**Task**
Everything from the line containing "Polyline(rear[2], (BLOCK_REAR_X, rear[2][1]), (BLOCK_REAR_X, 0))" down to the line containing "zip(*points))), Vector(map(max, zip(*points)))" is to be returned exactly; include both boundary lines and leave out all others.

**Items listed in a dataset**
____________

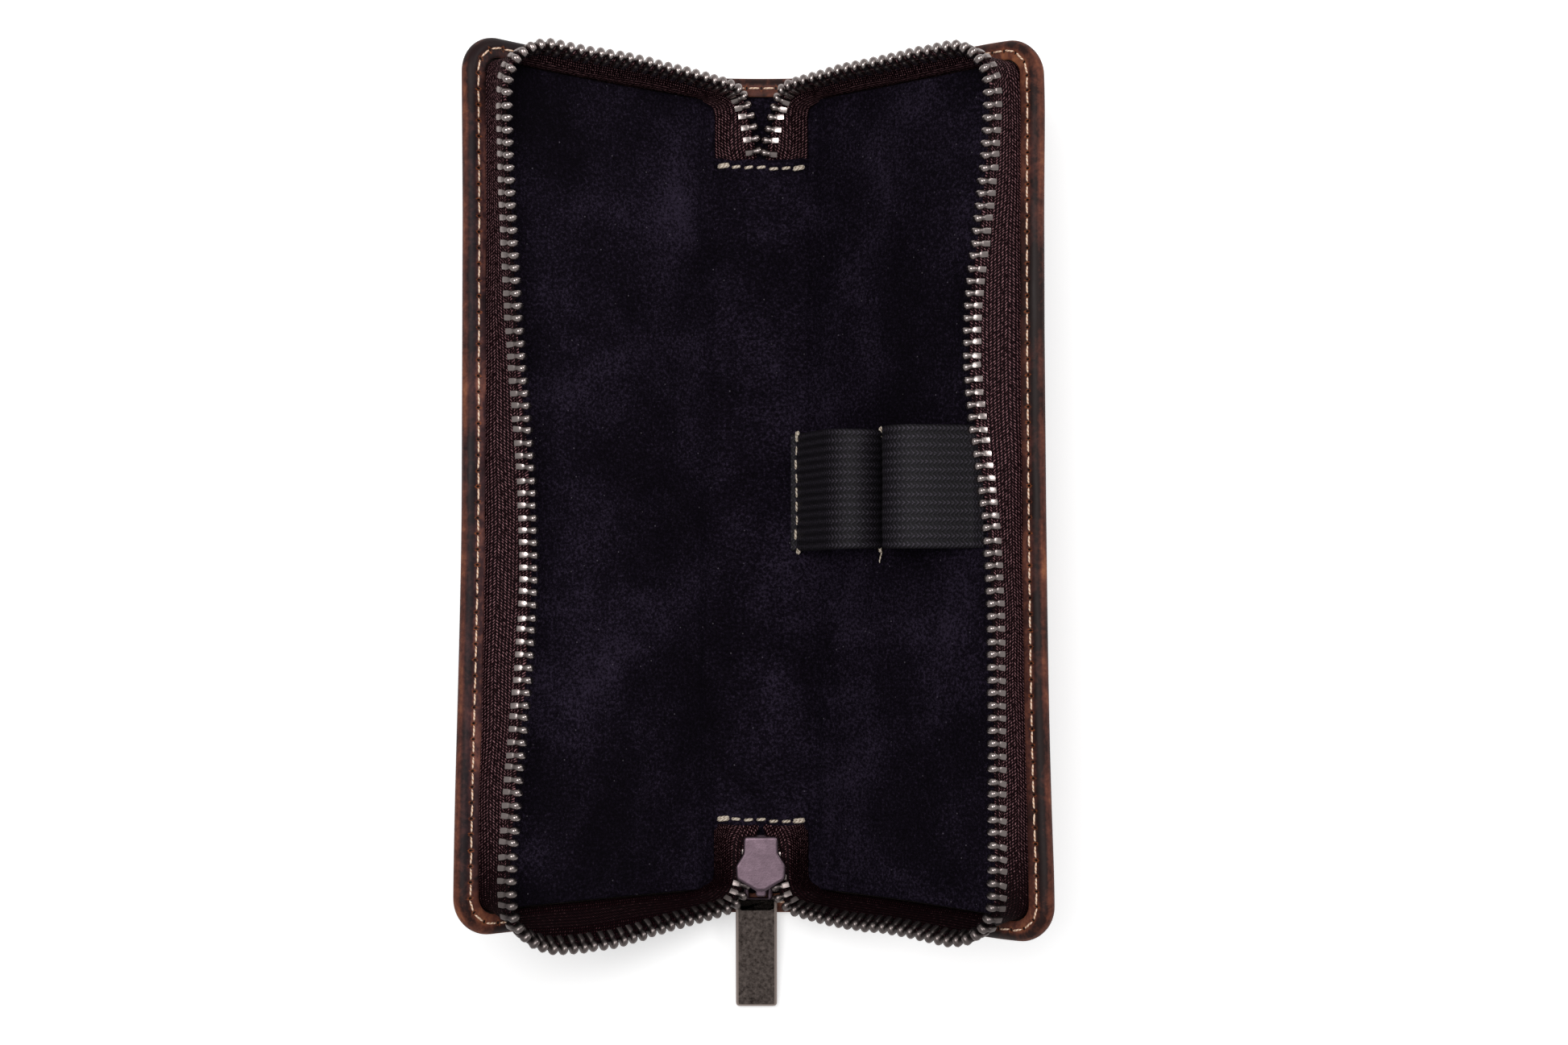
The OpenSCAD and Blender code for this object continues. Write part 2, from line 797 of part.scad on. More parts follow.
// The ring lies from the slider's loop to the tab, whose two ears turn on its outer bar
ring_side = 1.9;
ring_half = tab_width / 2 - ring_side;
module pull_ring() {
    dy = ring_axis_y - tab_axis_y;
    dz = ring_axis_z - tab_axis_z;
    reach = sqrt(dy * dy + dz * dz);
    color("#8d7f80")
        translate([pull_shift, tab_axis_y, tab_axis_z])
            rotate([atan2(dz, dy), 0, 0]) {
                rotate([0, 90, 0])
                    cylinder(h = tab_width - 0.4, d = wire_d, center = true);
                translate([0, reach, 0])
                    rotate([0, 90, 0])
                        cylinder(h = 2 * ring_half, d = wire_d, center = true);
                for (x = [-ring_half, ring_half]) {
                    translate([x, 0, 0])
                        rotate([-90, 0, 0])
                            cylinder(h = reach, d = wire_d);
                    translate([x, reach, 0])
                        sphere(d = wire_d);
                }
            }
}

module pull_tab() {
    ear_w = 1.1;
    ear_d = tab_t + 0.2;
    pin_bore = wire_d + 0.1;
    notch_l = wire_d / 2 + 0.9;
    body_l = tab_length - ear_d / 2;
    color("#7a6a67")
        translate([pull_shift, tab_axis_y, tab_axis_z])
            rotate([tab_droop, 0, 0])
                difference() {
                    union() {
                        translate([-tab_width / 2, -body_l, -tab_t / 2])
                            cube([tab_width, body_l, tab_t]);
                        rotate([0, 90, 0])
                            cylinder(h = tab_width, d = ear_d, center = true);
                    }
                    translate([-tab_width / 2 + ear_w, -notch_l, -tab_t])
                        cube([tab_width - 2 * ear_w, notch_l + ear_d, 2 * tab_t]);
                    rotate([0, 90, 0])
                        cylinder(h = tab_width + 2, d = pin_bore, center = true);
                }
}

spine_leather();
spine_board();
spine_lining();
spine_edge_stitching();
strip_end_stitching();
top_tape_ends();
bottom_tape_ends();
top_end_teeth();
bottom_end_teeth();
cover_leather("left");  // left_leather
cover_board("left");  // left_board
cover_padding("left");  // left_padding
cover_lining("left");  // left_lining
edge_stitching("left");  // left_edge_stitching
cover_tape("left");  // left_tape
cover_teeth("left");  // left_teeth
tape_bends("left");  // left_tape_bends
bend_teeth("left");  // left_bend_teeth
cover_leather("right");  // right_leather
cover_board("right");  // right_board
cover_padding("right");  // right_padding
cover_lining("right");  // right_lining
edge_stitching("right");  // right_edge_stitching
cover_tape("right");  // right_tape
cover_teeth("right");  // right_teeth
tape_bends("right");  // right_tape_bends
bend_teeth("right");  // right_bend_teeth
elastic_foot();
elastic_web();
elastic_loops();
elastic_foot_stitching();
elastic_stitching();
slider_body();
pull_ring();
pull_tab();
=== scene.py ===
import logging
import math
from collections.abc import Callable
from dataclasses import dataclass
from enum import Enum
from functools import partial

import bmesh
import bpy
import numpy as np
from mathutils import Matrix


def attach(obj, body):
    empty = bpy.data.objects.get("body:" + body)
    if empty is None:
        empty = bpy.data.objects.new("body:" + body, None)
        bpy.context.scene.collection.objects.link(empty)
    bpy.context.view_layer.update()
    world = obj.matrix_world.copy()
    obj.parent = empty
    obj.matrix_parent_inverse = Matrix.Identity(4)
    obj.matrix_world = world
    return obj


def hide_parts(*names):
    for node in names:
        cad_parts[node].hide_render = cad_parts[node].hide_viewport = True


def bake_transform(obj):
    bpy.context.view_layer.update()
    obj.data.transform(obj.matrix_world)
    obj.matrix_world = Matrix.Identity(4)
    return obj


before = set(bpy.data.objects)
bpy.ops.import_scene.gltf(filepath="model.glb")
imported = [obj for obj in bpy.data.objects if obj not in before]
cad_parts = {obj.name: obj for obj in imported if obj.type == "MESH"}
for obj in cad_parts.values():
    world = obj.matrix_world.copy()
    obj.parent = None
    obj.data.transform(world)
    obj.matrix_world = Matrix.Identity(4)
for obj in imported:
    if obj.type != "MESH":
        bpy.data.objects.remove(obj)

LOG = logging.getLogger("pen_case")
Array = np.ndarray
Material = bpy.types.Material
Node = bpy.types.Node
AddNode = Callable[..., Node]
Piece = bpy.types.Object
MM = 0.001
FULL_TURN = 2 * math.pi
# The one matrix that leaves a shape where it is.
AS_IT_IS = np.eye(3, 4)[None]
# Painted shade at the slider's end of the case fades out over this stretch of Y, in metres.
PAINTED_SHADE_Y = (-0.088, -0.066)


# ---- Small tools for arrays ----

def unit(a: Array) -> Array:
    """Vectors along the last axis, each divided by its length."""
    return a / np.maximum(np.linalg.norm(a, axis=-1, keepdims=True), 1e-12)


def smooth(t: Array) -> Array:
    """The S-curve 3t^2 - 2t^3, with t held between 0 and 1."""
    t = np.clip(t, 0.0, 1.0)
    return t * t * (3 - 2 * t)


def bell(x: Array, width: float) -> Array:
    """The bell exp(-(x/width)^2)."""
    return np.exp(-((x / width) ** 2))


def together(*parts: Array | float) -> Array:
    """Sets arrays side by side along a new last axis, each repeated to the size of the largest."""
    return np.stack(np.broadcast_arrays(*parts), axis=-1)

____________

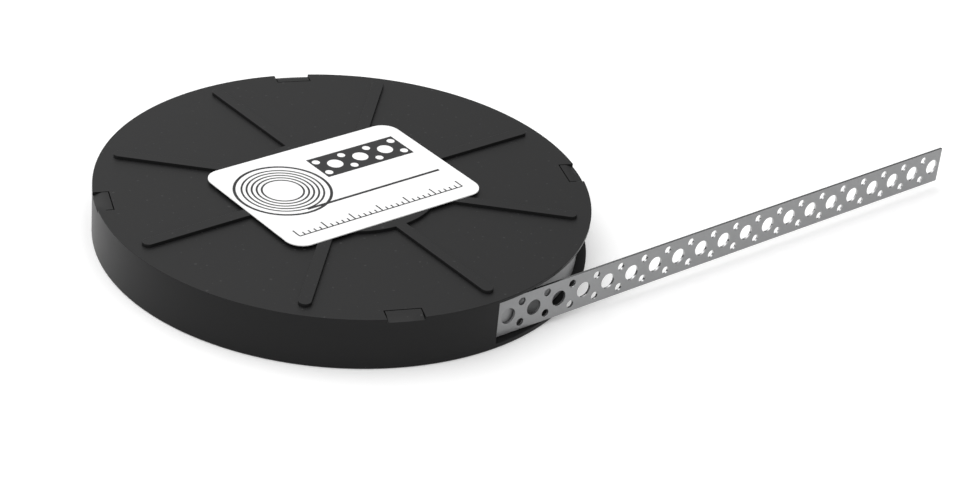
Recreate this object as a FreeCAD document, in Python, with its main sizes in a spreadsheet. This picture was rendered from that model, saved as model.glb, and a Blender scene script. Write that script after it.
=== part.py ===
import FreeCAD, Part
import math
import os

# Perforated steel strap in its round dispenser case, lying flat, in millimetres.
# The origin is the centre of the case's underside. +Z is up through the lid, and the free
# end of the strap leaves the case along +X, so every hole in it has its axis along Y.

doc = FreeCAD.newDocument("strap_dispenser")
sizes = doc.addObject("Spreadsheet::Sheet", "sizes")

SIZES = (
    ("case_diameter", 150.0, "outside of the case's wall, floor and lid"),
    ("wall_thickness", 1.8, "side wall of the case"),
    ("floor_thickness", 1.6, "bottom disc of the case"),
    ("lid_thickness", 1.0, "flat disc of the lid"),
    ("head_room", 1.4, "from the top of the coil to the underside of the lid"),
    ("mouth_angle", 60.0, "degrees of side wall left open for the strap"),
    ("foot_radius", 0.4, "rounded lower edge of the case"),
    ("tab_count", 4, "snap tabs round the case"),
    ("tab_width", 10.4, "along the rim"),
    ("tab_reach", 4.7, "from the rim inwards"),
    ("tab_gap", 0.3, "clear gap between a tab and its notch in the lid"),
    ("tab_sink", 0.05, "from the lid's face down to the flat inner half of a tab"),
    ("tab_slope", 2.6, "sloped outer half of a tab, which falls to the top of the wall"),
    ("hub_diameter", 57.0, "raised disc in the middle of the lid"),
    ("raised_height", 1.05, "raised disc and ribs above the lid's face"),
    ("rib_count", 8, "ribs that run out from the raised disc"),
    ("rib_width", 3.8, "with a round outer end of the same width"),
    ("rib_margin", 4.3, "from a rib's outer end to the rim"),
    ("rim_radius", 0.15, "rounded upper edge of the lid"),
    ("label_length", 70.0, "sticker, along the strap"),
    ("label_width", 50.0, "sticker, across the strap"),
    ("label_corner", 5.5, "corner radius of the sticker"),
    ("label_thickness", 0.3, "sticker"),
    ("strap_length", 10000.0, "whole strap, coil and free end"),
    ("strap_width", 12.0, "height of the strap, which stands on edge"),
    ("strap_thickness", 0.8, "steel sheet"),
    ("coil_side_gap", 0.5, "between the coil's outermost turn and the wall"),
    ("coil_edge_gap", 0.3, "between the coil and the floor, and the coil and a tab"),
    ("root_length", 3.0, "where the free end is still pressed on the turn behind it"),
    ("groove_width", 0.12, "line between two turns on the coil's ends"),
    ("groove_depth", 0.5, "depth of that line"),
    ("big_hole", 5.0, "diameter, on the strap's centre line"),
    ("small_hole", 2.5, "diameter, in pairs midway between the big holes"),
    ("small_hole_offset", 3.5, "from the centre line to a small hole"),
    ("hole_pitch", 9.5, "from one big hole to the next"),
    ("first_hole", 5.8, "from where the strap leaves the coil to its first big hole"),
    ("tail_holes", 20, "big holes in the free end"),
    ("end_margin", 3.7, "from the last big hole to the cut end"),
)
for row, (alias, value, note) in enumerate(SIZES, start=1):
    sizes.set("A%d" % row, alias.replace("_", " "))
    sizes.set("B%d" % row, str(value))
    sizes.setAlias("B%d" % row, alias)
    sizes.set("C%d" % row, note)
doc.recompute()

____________

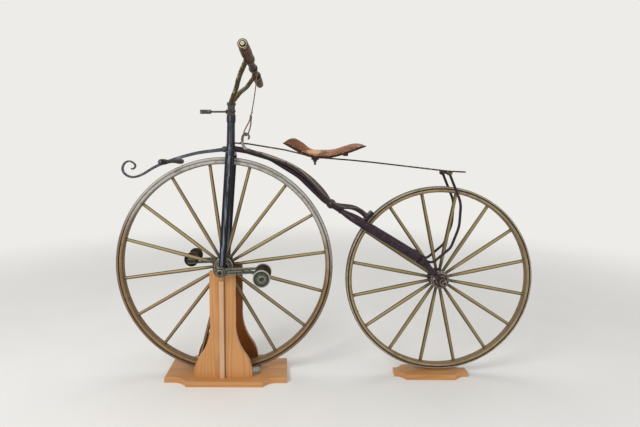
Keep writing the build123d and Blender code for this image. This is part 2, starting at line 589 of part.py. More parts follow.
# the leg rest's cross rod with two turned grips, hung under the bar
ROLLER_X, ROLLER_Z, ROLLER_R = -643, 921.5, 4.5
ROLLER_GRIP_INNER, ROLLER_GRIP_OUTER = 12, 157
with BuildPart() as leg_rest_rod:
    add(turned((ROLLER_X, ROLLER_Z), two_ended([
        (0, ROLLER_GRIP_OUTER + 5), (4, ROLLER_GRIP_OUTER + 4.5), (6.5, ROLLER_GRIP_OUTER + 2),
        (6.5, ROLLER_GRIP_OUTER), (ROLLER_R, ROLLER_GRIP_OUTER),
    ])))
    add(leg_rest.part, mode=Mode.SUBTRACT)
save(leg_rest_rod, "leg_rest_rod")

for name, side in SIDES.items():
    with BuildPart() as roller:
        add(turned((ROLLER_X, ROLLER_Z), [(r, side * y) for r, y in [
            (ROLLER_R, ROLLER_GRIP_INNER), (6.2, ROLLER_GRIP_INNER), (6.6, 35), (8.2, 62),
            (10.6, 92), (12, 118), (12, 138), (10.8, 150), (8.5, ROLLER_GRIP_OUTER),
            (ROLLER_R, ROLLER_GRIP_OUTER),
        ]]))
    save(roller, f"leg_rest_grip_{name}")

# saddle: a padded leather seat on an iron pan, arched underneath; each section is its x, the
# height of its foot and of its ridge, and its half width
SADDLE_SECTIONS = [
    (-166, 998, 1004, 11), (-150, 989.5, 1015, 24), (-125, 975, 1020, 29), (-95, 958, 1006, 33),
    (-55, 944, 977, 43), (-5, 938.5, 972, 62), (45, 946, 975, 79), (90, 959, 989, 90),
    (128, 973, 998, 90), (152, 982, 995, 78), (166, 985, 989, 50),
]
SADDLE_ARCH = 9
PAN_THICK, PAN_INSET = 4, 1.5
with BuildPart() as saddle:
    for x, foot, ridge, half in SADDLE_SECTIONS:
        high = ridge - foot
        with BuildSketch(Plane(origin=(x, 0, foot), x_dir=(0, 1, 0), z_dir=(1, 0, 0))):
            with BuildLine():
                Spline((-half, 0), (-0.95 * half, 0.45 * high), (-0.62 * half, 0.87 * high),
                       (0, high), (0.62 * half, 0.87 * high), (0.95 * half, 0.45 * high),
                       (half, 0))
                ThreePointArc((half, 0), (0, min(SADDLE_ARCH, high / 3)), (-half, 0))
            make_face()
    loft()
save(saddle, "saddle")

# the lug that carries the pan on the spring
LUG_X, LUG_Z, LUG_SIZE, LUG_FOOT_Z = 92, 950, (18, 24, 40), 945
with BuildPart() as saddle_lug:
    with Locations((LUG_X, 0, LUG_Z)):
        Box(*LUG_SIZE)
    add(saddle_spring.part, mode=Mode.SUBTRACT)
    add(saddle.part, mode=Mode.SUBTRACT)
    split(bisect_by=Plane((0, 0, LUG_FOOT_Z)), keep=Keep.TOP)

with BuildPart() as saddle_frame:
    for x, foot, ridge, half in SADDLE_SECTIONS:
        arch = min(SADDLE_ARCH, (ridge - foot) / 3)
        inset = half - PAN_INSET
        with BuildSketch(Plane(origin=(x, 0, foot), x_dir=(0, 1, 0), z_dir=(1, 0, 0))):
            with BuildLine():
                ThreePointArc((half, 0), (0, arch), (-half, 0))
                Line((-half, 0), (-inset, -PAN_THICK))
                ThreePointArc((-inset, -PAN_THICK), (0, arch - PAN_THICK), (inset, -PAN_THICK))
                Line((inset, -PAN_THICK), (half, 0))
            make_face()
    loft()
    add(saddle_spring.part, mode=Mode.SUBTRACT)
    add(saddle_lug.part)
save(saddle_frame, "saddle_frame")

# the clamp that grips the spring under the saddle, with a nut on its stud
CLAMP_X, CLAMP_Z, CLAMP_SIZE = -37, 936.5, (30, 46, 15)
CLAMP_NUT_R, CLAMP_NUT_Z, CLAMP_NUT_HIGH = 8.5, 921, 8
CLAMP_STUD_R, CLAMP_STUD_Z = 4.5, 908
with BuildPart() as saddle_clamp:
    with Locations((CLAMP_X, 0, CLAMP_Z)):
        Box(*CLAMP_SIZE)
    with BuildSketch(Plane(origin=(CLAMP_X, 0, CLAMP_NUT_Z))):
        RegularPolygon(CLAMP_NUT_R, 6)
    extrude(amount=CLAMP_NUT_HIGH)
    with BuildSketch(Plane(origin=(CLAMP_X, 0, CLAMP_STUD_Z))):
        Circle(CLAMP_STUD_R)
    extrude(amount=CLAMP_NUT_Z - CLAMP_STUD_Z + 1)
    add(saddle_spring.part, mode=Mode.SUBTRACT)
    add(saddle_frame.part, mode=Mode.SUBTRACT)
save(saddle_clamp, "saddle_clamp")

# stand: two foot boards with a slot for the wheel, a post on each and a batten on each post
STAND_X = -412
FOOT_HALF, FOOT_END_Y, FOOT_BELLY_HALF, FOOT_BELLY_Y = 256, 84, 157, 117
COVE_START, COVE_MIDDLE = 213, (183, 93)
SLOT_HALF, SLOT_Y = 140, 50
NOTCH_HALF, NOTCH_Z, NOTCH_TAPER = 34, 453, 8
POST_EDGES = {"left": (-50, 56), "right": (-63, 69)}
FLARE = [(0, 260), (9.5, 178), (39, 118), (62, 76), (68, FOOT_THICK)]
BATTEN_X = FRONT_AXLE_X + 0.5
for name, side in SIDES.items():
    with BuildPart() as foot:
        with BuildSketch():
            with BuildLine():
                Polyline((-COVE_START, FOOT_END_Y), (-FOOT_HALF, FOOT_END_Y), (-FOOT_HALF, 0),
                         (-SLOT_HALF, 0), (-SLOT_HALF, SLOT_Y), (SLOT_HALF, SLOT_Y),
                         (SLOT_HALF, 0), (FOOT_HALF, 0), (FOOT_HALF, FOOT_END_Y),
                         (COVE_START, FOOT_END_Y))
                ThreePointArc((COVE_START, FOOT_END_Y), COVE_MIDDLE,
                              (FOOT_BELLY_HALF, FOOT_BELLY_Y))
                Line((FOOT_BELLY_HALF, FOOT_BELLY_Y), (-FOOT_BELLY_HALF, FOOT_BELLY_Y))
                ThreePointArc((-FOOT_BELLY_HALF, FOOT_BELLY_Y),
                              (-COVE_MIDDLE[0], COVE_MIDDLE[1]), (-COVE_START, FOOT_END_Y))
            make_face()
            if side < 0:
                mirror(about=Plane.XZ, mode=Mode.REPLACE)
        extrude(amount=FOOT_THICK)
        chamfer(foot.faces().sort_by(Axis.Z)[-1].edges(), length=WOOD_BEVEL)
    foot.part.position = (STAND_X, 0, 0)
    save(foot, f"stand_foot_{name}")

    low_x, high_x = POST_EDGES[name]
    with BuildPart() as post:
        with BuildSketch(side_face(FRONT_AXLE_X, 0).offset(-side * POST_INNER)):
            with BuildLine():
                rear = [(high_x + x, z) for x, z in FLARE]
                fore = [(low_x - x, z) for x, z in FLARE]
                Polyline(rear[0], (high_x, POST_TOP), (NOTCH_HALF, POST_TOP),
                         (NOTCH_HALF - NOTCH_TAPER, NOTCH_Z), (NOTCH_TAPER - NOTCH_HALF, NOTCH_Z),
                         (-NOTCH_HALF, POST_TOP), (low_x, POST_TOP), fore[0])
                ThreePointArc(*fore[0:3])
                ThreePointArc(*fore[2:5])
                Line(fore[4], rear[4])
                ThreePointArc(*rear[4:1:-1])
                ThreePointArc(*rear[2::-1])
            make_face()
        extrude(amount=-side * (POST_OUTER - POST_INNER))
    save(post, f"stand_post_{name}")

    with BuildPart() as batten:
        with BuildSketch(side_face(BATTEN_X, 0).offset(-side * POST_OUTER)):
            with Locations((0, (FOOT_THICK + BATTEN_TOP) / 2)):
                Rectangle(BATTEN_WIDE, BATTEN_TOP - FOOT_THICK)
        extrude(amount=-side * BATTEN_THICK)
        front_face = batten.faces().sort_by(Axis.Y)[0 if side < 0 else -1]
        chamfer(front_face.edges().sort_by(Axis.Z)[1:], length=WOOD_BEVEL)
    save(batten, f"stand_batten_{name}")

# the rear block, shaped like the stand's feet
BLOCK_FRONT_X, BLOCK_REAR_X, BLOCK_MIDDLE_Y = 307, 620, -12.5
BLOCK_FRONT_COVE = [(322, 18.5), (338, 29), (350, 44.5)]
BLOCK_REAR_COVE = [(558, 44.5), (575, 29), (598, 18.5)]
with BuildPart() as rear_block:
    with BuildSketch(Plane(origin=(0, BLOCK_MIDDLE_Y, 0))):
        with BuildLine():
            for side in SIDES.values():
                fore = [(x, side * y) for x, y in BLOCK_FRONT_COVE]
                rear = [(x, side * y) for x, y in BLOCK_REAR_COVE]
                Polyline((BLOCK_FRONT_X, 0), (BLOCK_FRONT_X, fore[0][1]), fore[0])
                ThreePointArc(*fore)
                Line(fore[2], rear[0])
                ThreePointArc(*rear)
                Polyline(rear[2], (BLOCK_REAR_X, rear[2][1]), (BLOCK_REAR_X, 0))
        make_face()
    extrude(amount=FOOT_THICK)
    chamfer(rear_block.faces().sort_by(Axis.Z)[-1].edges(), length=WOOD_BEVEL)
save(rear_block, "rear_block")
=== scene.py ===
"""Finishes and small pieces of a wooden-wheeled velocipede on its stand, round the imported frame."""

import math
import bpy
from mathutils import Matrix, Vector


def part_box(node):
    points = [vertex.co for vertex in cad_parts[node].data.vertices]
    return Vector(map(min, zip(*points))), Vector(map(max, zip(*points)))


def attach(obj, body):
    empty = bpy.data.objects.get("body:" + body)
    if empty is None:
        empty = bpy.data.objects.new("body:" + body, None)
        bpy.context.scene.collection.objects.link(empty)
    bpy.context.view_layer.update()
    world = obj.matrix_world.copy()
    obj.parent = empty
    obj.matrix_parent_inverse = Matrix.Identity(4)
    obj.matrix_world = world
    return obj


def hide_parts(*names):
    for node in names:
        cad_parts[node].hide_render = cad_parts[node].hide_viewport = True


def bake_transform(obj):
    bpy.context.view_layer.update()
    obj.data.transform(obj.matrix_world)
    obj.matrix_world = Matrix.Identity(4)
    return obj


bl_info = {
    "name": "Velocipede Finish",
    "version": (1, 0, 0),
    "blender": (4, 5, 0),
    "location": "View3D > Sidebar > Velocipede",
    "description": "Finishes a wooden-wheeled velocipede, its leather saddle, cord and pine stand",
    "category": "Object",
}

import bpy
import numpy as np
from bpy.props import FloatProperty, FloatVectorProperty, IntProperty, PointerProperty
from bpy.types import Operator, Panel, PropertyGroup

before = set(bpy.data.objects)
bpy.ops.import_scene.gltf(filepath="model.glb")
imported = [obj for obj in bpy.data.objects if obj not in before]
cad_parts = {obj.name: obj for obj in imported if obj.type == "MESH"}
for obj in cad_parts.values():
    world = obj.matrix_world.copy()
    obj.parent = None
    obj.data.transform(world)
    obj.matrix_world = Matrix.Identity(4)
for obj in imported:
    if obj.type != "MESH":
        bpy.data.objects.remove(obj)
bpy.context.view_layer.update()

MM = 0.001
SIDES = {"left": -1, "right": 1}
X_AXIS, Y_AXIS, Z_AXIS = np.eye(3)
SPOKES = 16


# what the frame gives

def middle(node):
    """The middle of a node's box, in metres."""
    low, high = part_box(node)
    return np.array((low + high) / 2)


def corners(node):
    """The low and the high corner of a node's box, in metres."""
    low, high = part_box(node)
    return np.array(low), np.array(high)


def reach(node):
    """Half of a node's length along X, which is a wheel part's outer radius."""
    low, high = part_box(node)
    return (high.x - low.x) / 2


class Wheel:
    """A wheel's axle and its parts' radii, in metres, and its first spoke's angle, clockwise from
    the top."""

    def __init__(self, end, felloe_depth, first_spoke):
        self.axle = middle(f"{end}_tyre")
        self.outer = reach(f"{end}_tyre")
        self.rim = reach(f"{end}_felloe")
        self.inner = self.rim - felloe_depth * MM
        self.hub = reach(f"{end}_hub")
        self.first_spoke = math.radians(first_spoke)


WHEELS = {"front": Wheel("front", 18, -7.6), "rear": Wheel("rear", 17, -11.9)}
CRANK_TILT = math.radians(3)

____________

**Complete response**
                Polyline(rear[2], (BLOCK_REAR_X, rear[2][1]), (BLOCK_REAR_X, 0))
        make_face()
    extrude(amount=FOOT_THICK)
    chamfer(rear_block.faces().sort_by(Axis.Z)[-1].edges(), length=WOOD_BEVEL)
save(rear_block, "rear_block")
=== scene.py ===
"""Finishes and small pieces of a wooden-wheeled velocipede on its stand, round the imported frame."""

import math
import bpy
from mathutils import Matrix, Vector


def part_box(node):
    points = [vertex.co for vertex in cad_parts[node].data.vertices]
    return Vector(map(min, zip(*points))), Vector(map(max, zip(*points)))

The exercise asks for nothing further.